Peut-on supprimer la complémentation à des animaux nourris à la paille traitée?

Réponse 13

a/ Oui, sauf la complémentation minérale, pour les animaux à l'entretien ou à faible niveau de production.

En effet,

· d'une part, la valeur alimentaire de la paille est significativement améliorée par le traitement, elle apporte donc plus d'éléments nutritifs à l'animal; distribuée seule et à volonté la paille traitée peut couvrir largement les besoins d'entretiens;

· d'autre part, le traitement n'apporte pas de matières minérales et celles-ci restent indispensables.

b/ Non, pour obtenir des performances plus élevées, une complémentation énergétique, azotée et minérale est nécessaire. Celle-ci ne doit cependant pas gommer les effets du traitement.

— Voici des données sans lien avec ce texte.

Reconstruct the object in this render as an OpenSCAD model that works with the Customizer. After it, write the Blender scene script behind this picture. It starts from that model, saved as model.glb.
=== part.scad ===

Cette complémentation peut être apportée par des sous-produits locaux comme les graines de coton, le son de céréales, les drêches de brasserie, les tubercules de manioc... Elle ne devrait pas représenter plus que la moitié de la ration totale.

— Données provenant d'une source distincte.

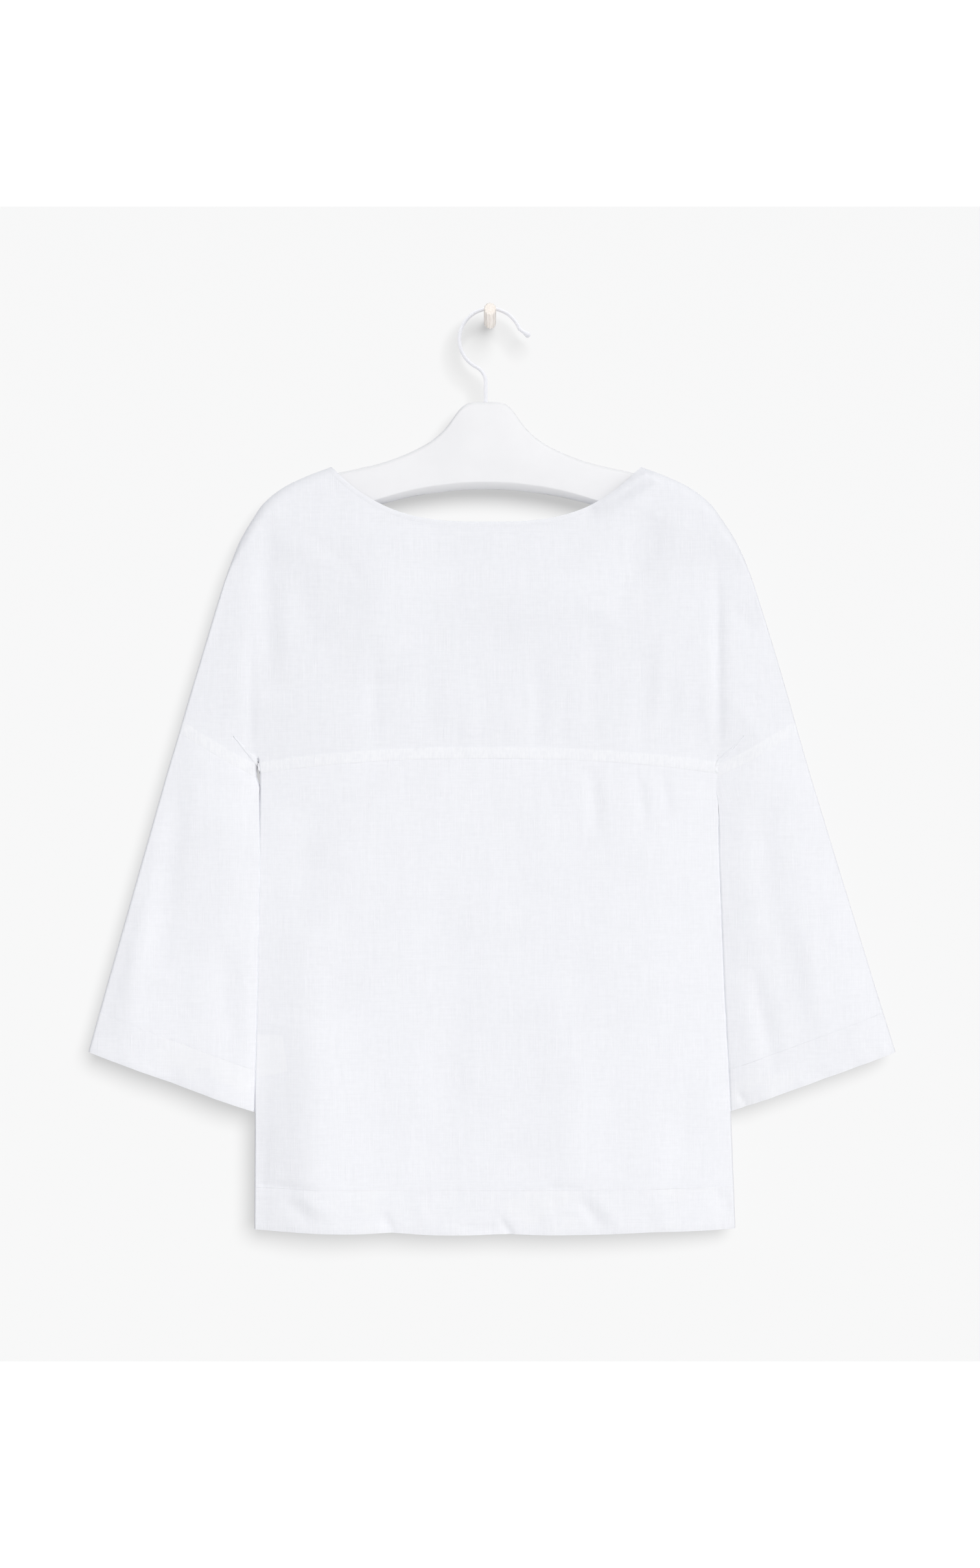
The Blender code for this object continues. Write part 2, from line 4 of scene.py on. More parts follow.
import bpy
import numpy as np
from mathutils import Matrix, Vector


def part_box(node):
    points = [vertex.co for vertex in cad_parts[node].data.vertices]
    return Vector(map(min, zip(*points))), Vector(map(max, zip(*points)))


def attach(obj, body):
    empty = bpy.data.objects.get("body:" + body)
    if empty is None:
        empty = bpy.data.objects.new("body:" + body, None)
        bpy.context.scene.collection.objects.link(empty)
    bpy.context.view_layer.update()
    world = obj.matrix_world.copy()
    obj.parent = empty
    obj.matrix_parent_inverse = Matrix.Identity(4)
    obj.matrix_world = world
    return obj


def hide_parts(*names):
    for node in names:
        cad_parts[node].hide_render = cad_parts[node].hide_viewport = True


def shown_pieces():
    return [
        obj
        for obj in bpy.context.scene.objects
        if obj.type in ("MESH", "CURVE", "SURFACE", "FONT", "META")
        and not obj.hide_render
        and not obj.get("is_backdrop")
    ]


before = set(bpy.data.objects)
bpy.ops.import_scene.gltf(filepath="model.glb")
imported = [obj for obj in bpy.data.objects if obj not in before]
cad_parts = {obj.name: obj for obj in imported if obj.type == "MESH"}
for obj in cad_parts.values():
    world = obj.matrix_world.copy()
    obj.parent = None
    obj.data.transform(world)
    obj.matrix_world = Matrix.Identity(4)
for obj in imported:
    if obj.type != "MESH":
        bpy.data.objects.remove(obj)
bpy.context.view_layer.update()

MM = 0.001
NEAR = -1.0
FAR = 1.0

# The garment's middle plane, read from the frame: it is the plane of the hanger.
hanger_low, hanger_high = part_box("hanger_body")
PLANE_Y = 0.5 * (hanger_low[1] + hanger_high[1]) / MM

# Thickness of the cloth, of the turned hems and of the neck binding.
CLOTH = 0.7
HEM_CLOTH = 1.7
BINDING_CLOTH = 1.5
SEAM_GAP = 0.04
PROUD = 0.3
MERGE = 0.01

# A panel turns over at its edge and then swells gently; over the hanger it turns in one round.
EDGE_DEPTH = 6.0
LEFT_EDGE_DEPTH = 10.0
LEFT_EDGE_BLEND = 60.0
EDGE_RADIUS = 2.2
BODY_REACH = 110.0
SLEEVE_REACH = 42.0
FOLD_REACH = 22.0
CREASE_REACH = 9.0
FOLD_END_POWER = 0.7
FOLD_GAIN = 1.7
ARM_RADIUS = 12.0
ARM_ZONE_TOP = -210.0
ARM_ZONE_BOTTOM = -250.0

# Neck opening.
NECK_TOP_Z = -146.2
NECK_HALF_WIDTH = 150.6
BACK_NECK = (-200.5, 3.0)
FRONT_NECK = (-283.0, 2.3)
BINDING_WIDTH = 5.0
BINDING_LAP = 1.0

# Yoke seam, hems and cuffs.
YOKE_MID_Z = -429.7
YOKE_BOW = 14.5
YOKE_POWER = 2.3
HEM_TOP_Z = -844.3
HEM_TOP_SAG = 2.0
HEM_Z = -885.2
HEM_SAG = 4.8
CUFF_DEPTH = 40.0
CUFF_OUTER = (391.8, -713.9)
CUFF_INNER_Z = -771.8
# A turned hem or cuff rounds in at its lower edge.
HEM_TURN = 0.7
HEM_TURN_WIDTH = 1.2

Edge = namedtuple("Edge", "z half_width")

# Shoulder line, from the neck corner round to the outer end of the sleeve seam.
SHOULDER = (
    Edge(-146.2, 150.6),
    Edge(-153.4, 170.0),
    Edge(-161.4, 188.4),
    Edge(-168.6, 201.0),
    Edge(-177.1, 212.0),
    Edge(-184.6, 219.4),
    Edge(-192.9, 225.2),
    Edge(-208.6, 235.3),
    Edge(-224.4, 243.8),
    Edge(-255.9, 256.1),
    Edge(-303.1, 270.9),
    Edge(-348.0, 284.4),
    Edge(-366.0, 289.7),
    Edge(-385.0, 295.2),
    Edge(-404.0, 300.5),
)

# Armpit notch of the yoke: its top, its sleeve side and the inner end of the sleeve seam.
ARMPIT = (
    Edge(-430.0, 224.2),
    Edge(-439.0, 226.6),
    Edge(-448.0, 227.2),
)

# Side seams of the body.
SIDE = (
    Edge(-444.2, 222.0),
    Edge(-483.9, 222.6),
    Edge(-649.6, 227.0),
    Edge(-740.3, 230.4),
    Edge(-800.8, 231.8),
    Edge(-895.0, 233.8),
)

# The garment hangs a little askew: how far its centre line stands to the right.
Sway = namedtuple("Sway", "z right")
SWAY = (
    Sway(-161.0, -3.6),
    Sway(-193.0, -2.8),
    Sway(-240.0, -1.4),
    Sway(-335.0, -1.0),
    Sway(-446.0, -1.6),
    Sway(-650.0, 0.8),
    Sway(-895.0, 5.0),
)

# The slits under the arms: how much narrower they are drawn, and where the right one is shut.
LEFT_SLIT_DRAWN = 2.4
RIGHT_SLIT_DRAWN = 6.0
SLIT_REACH = 20.0
SHUT_REACH = 46.0
SHUT_WIDTH = 12.0
# The drawing begins at the side of the body and fades out across the sleeve.
DRAWN_FROM = 222.2
DRAWN_WHOLE_AFTER = 1.6
DRAWN_FADES_FROM = 230.0
DRAWN_FADE = 30.0

# Inner edges of the sleeves: both lie a little way behind the sides of the body.
LEFT_INNER = (
    Edge(-448.0, 227.2),
    Edge(-462.0, 221.8),
    Edge(-520.0, 220.6),
    Edge(-650.0, 224.4),
    Edge(-723.0, 227.8),
    Edge(-790.0, 231.4),
)
RIGHT_INNER = (
    Edge(-448.0, 227.2),
    Edge(-462.0, 223.4),
    Edge(-520.0, 221.6),
    Edge(-650.0, 225.4),
    Edge(-740.0, 228.6),
    Edge(-790.0, 229.8),
)
# The left sleeve rises a little toward the body.
LEFT_LEAN = 4.6
LEFT_LEAN_REACH = 95.0
LEFT_LEAN_WHOLE_AT = 0.25

# How far the body cloth stands from the garment's middle plane.
Depth = namedtuple("Depth", "z half_depth")
BODY_DEPTH = (
    Depth(-900.0, 16.6),
    Depth(-650.0, 16.0),
    Depth(-446.0, 15.0),
    Depth(-300.0, 13.0),
    Depth(-200.0, 10.6),
    Depth(-146.0, 9.6),
)
SLEEVE_DEPTH = 10.0
CUFF_DEPTH_GAIN = 2.2
SLEEVE_BLEND = 70.0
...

Le pâturage, surtout d'herbe verte si elle existe (herbe de diguettes de parcelles irriguées), est un très bon complément de la paille traitée lorsque cette dernière n'est disponible qu'en quantités limitées.

Question 14

Qu'apporte le traitement à l'urée par rapport à la simple complémentation avec la même quantité d'urée que pour le traitement?

Réponse 14

Le traitement agit sur la structure des parois végétales: la paille devient plus digestible et est plus riche en azote.

La supplémentation à l'urée stimule certes la flore microbienne du rumen qui digère ainsi mieux la paille mais pas dans la même proportion que le traitement proprement dit.

Le traitement reste donc supérieur à la supplémentation à l'urée.

Question 15

Est-il possible de distribuer des blocs multinutritionnels en plus de la paille traitée?

Réponse 15

Les blocs multinutritionnels apportent à l'animal un complément d'azote, de minéraux et d'énergie. Leur utilisation avec la paille traitée valorise donc mieux la ration.

Cependant, compte tenu de la richesse de la paille traitée en azote non protéique, il est recommandé de réduire l'incorporation de l'urée dans les blocs à 5% afin d'éviter les risques d'intoxication par excès d'ammoniac dans la panse.

L'apport de minéraux, en particulier S et Mg, est de toutes façons recommandé pour parfaire l'effet bénéfique du traitement.

Toutefois l'intérêt économique de cet apport devra être bien calculé. Un supplément minéral serait sans doute en général suffisant et plus approprié.

Question 16

Que faire si les animaux refusent de manger la paille traitée?

Réponse 16

Insister.

L'animal doit s'habituer à ce nouvel aliment. Ce dernier a une odeur piquante et, il est vrai, désagréable ou surprenante... qui peut amener l'animal à le dédaigner pendant les premier jours. Il est utile d'aérer la paille avant de la distribuer et de continuer sa distribution sans découragement. Au bout de quelques jours voire une semaine l'animal se mettra à la consommer. Lorsque l'animal sera bien habitué c'est le fourrage non traité qu'il dédaignera... et il ne sera plus nécessaire d'aérer la paille traitée avant de la distribuer.

Question 17

Que faire en cas de surdosage manifeste?

Réponse 17

Si vous constatez des zones de paille ou de fourrage manifestement très foncées et d'odeur très piquante, c'est qu'il y a eu surdosage d'urée dans ces zones. Il est également possible que l'ensemble du stock présente les mêmes caractéristiques.

S'il ne s'agit que de zones, les jeter ou les mélanger avec le reste du stock si elles sont nombreuses.

S'il s'agit de l'ensemble du stock, deux possibilités:

· si te stock n'est pas important, le jeter sur le tas de fumier,
· si le stock est important et que le rejet représente une perte importante, le mélanger à part égale avec un fourrage non traité.

Cependant il est à noter que cette situation a été rarement rencontrée dans la pratique.